Howard had his own apprehension as to how USC was handling the situation.

“I know not everyone agrees with me,” Howard wrote, "… but USC’s approach to this case I have found very troubling, and downright insulting. I found their general counsel close to obstructionist and I am thoroughly convinced that what they want from this hearing has nothing to do with helping us learn what actually happened.” “Lack of institutional control … is a very easy call for me,” Howard wrote in another email.

“I don’t think this committee should be chained to a staff that has seemed to have fallen short with this investigation or an institution that has no intention of having us find out what actually happened here,” Howard, again, wrote. “I was insulted by the arguments made by institution and embarrassed by the reaction of the staff.”

Again, Howard was not permitted to influence COI members.

The vitriol wasn’t just directed toward the university as Shep Cooper, COI liaison, took dead aim at McNair himself, describing the former Trojans assistant at the center of the controversy as “a lying, morally bankrupt criminal, in my view, and a hypocrite of the highest order.”

Interestingly, it was Cooper in a separate email who suggested penalties for the football program that would’ve included a one-year postseason ban, the loss of six scholarships over two seasons and a limit of 82 total scholarship players for those two years.
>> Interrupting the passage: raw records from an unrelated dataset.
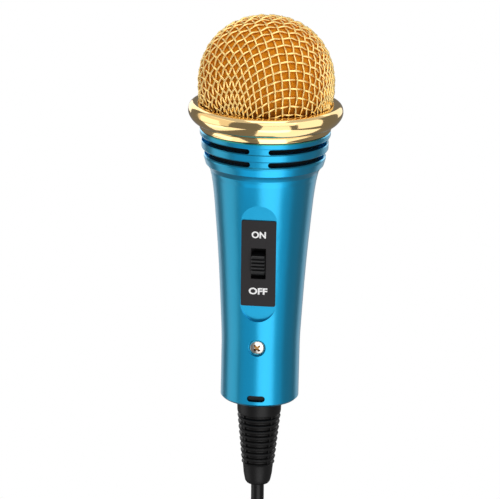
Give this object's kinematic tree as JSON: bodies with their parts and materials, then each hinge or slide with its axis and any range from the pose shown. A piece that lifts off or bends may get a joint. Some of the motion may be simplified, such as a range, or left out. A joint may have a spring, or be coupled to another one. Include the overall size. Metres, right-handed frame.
{
  "type": "karaoke microphone",
  "caption": "Wired hand-held dynamic microphone with woven wire dome head, tapered handle, slide switch, ribbed strain relief and plug on a tied cable",
  "frame": {"origin": "on the microphone's axis in the middle of the cylindrical grip at the handle's lower end, where a stand clip holds it", "axes": "+Z along the axis towards the wire dome, -Y out of the slide switch, X across"},
  "size_m": [0.052, 0.061, 0.3237],
  "materials": {
    "body_paint": "satin metallic paint",
    "gold_ring": "polished gold plating",
    "gold_wire": "bright woven wire",
    "head_foam": "open foam",
    "steel": "plain",
    "black_rubber": "matte",
    "felt": "matte felt",
    "black_plastic": "moulded",
    "aluminium": "turned",
    "film": "clear film",
    "copper": "enamelled winding",
    "magnet": "sintered",
    "board": "phenolic board",
    "brass": "plain",
    "plate_black": "printed plate",
    "knob_black": "moulded",
    "screw_nickel": "nickel plated",
    "wire_red": "wire insulation",
    "cable_jacket": "satin jacket",
    "cable_hank": "satin jacket",
    "tie_strap": "hook and loop strap",
    "plug_plastic": "moulded",
    "plug_nickel": "nickel plated"
  },
  "bodies": {
    "root": {"handle_body": "body_paint", "vent_felt": "felt", "capsule_cup": "black_plastic", "shock_rings": "black_rubber", "capsule_housing": "aluminium", "capsule_front": "aluminium", "capsule_felt": "felt", "diaphragm": "film", "voice_coil": "copper", "pole_plate": "steel", "magnet": "magnet", "magnet_yoke": "steel", "capsule_board": "board", "capsule_terminals": "brass", "switch_plate": "plate_black", "switch_frame": "steel", "switch_base": "board", "switch_terminals": "brass", "switch_screws": "steel", "end_cap": "black_plastic", "cable_anchor": "black_plastic", "cable_clamp": "black_plastic", "clamp_screws": "steel", "handle_screw": "screw_nickel", "strain_relief": "black_rubber", "capsule_wires": "wire_red", "cable_cores": "wire_red", "cable_inside": "cable_jacket", "cable_lead": "cable_jacket", "cable_hank": "cable_hank", "cable_tie": "tie_strap", "cable_tail": "cable_jacket", "plug_handle": "plug_plastic", "plug_sleeve": "plug_nickel", "plug_insulator": "plug_plastic", "plug_tip": "plug_nickel"},
    "head_lift": {"head_gasket": "black_rubber"},
    "head": {"grille_ring": "gold_ring", "grille_mesh": "gold_wire", "grille_liner": "head_foam", "grille_hoop": "steel"},
    "switch": {"switch_knob": "knob_black", "switch_carrier": "knob_black", "switch_contacts": "brass"}
  },
  "joints": [
    {"name": "head_rise", "type": "slide", "parent": "root", "child": "head_lift", "axis": [0, 0, 1], "range_m": [0, 0.003]},
    {"name": "head_unscrew", "type": "hinge", "parent": "head_lift", "child": "head", "pos_m": [0, 0, 0.0882], "axis": [0, 0, 1], "range_deg": [0, 1080]},
    {"name": "switch_slide", "type": "slide", "parent": "root", "child": "switch", "axis": [0, -0.0807, 0.9967], "range_m": [-0.002, 0.002]}
  ],
  "couplings": [
    {"joint": "head_rise", "follows": "head_unscrew", "m_per_rad": 0.00015915}
  ]
}
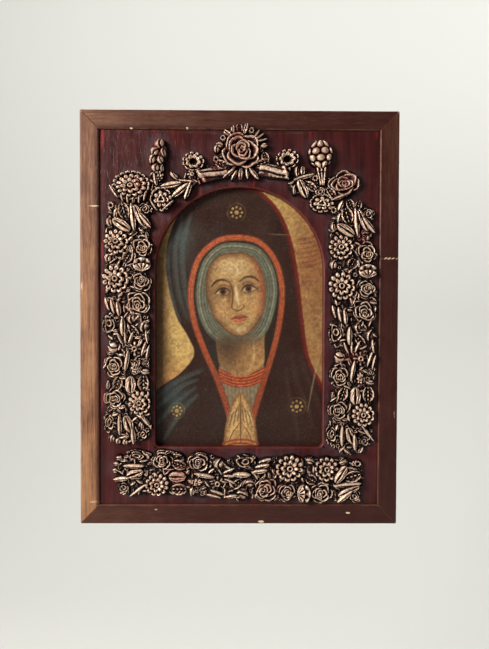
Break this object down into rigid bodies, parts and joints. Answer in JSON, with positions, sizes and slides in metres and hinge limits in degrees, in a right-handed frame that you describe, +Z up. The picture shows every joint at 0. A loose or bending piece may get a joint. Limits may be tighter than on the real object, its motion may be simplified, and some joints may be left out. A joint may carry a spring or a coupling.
{
  "type": "icon panel",
  "caption": "Hanging devotional icon panel: a box frame round a board with a round-headed window, a varnished picture set behind it and cast flower reliefs glued round it.",
  "frame": {"origin": "middle of the top rail's flat back face, where the panel bears on the wall and its nail", "axes": "+Z up the panel, +Y out of its back into the wall, +X to the right as seen from the front"},
  "size_m": [0.2, 0.038, 0.26],
  "materials": {
    "stained_rail": "brown stain rubbed with bronze, satin, worn along its edges",
    "mahogany_paint": "dark mahogany red, semi-gloss, dusty in places",
    "varnished_picture": "painted and gilt, cracked satin varnish",
    "bronzed_casting": "near-black wash with bronze brushed over the high parts",
    "plain_back": "bare board"
  },
  "bodies": {
    "root": {"rail_top": "stained_rail", "rail_right": "stained_rail", "rail_bottom": "stained_rail", "rail_left": "stained_rail", "panel_board": "mahogany_paint", "picture_panel": "varnished_picture", "back_board": "plain_back", "casting_left": "bronzed_casting", "casting_right": "bronzed_casting", "casting_bottom": "bronzed_casting", "casting_crest": "bronzed_casting"}
  },
  "joints": []
}
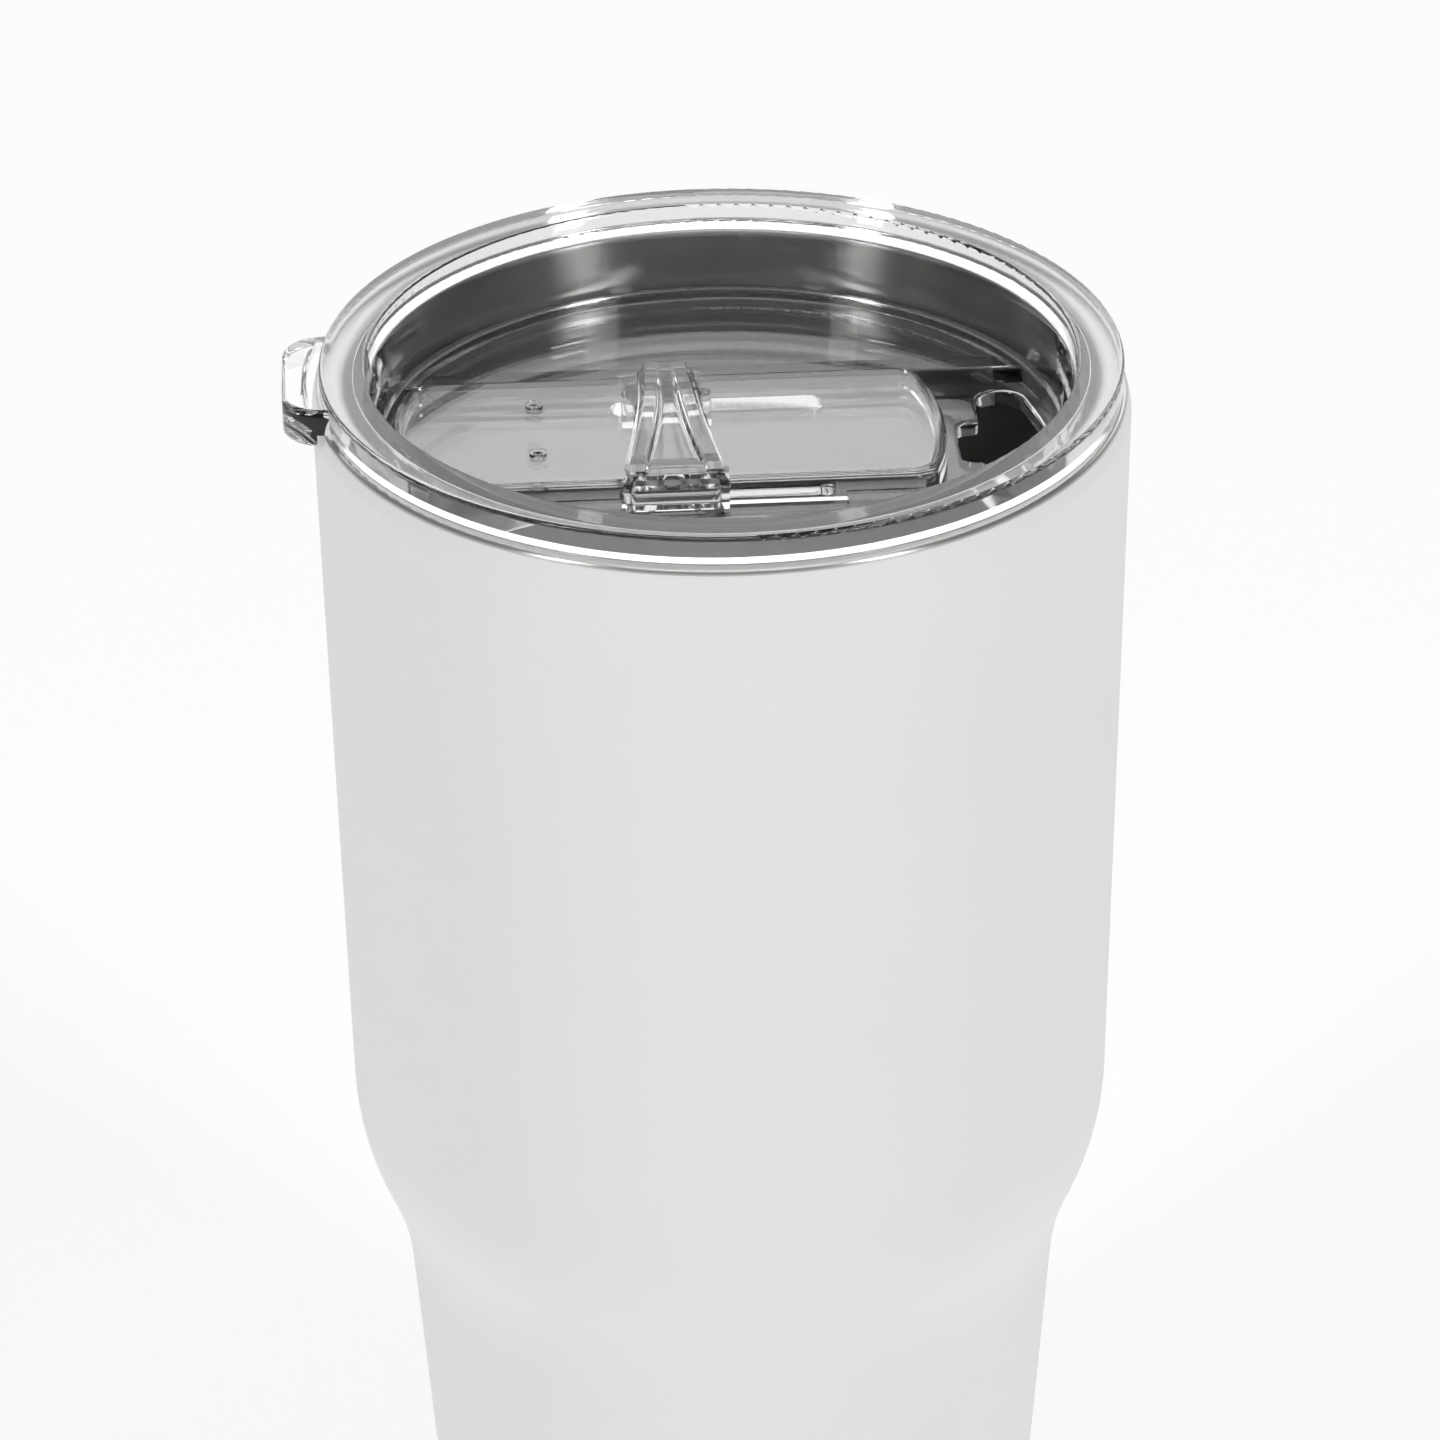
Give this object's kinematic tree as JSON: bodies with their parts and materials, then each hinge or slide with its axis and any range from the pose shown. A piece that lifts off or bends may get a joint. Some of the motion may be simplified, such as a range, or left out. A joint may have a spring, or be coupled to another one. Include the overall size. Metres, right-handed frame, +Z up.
{
  "type": "insulated tumbler with lid",
  "caption": "Tall vacuum-walled steel tumbler with a stepped, tapered body and a clear press-in lid with a sliding drink closure.",
  "frame": {"origin": "centre of the base on the plane that the cup stands on", "axes": "+Z up along the cup's axis, +X along the slider towards the drink opening"},
  "size_m": [0.1044, 0.1008, 0.2041],
  "materials": {
    "powder_coat": "fine matt powder coat, white",
    "brushed_steel": "brushed and electropolished stainless steel",
    "bare_steel": "pickled stainless steel",
    "glass_solder": "fused glass solder",
    "getter_alloy": "sintered zirconium alloy",
    "copper_foil": "soft copper foil",
    "clear_plastic": "clear polished copolyester",
    "silicone": "translucent silicone"
  },
  "bodies": {
    "cup": {"outer_shell": "powder_coat", "outer_base": "bare_steel", "base_cover": "brushed_steel", "vacuum_port_seal": "glass_solder", "getter": "getter_alloy", "getter_clip": "bare_steel", "inner_liner": "brushed_steel", "inner_bottom": "brushed_steel", "liner_foil": "copper_foil"},
    "gasket": {"lid_gasket": "silicone"},
    "lid": {"lid_body": "clear_plastic"},
    "slider": {"slider": "clear_plastic"}
  },
  "joints": [
    {"name": "lid_lift", "type": "slide", "parent": "cup", "child": "gasket", "axis": [0, 0, 1], "range_m": [0, 0.06]},
    {"name": "lid_turn", "type": "hinge", "parent": "gasket", "child": "lid", "pos_m": [0, 0, 0.2], "axis": [0, 0, 1], "continuous": true},
    {"name": "slider_slide", "type": "slide", "parent": "lid", "child": "slider", "axis": [1, 0, 0], "range_m": [0, 0.0135]}
  ]
}
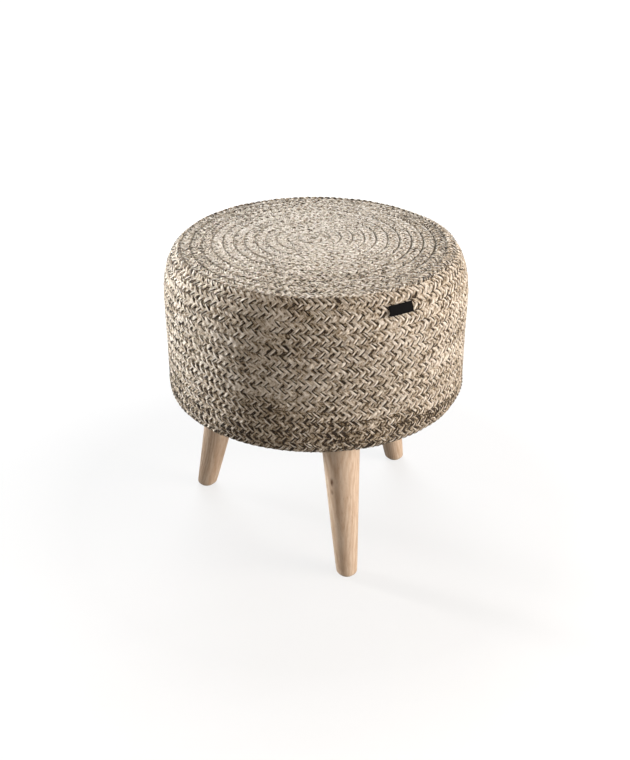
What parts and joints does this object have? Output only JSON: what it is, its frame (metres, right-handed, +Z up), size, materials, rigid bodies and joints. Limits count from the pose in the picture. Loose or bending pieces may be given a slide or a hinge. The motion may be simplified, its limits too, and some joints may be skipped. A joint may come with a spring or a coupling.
{
  "type": "pouf stool",
  "caption": "Round braided pouf stool: a soft drum in a spiral-sewn cover over a wooden core, on splayed, turned wooden legs.",
  "frame": {"origin": "on the floor, under the middle of the drum", "axes": "+Z up through the middle of the seat; the front leg stands towards -Y and the label is on the front to its right, towards +X"},
  "size_m": [0.4, 0.4, 0.41],
  "materials": {
    "braid": "three-strand flat braid of marled cotton-blend yarn, matt",
    "liner": "plain woven calico",
    "foam": "cut polyurethane foam",
    "hardboard": "bent hardboard",
    "plywood": "sawn birch plywood",
    "post_wood": "planed pine",
    "leg_wood": "turned rubberwood, clear matt lacquer",
    "dust_cloth": "black spun-bonded cloth",
    "label": "black woven satin tape, blank",
    "steel": "zinc-plated steel",
    "glide_plastic": "moulded polyethylene"
  },
  "bodies": {
    "root": {"base_board": "plywood", "braided_cover": "braid", "drum_skin": "hardboard", "dust_cover": "dust_cloth", "foot_glide_front": "glide_plastic", "foot_glide_left": "glide_plastic", "foot_glide_right": "glide_plastic", "hanger_bolt_front": "steel", "hanger_bolt_left": "steel", "hanger_bolt_right": "steel", "inner_liner": "liner", "leg_front": "leg_wood", "leg_left": "leg_wood", "leg_plate_front": "steel", "leg_plate_left": "steel", "leg_plate_right": "steel", "leg_right": "leg_wood", "plate_screw_front_1": "steel", "plate_screw_front_2": "steel", "plate_screw_front_3": "steel", "plate_screw_front_4": "steel", "plate_screw_left_1": "steel", "plate_screw_left_2": "steel", "plate_screw_left_3": "steel", "plate_screw_left_4": "steel", "plate_screw_right_1": "steel", "plate_screw_right_2": "steel", "plate_screw_right_3": "steel", "plate_screw_right_4": "steel", "post_1": "post_wood", "post_2": "post_wood", "post_3": "post_wood", "post_4": "post_wood", "post_5": "post_wood", "post_6": "post_wood", "post_screw_base_1": "steel", "post_screw_base_2": "steel", "post_screw_base_3": "steel", "post_screw_base_4": "steel", "post_screw_base_5": "steel", "post_screw_base_6": "steel", "post_screw_top_1": "steel", "post_screw_top_2": "steel", "post_screw_top_3": "steel", "post_screw_top_4": "steel", "post_screw_top_5": "steel", "post_screw_top_6": "steel", "side_foam_wrap": "foam", "side_label": "label", "top_board": "plywood", "top_foam_pad": "foam"}
  },
  "joints": []
}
In the end, the NCAA slapped the Trojans with historic sanctions: a two-year postseason ban, 30 scholarships stripped over three seasons and a limit of 75 scholarships over those three years.

Cooper’s suggested penalties were sent out to other COI members in February of 2010; in early June of that year, the more stringent penalties were handed out. In November of 2012, a Los Angeles Superior Court judge ruled that the emails sent “tend to show ill will or hatred” by the NCAA toward USC. The fact that the penalties went to a hard slap on the wrist to a kick in the groin in a span of four months tends to lead credence to that opinion.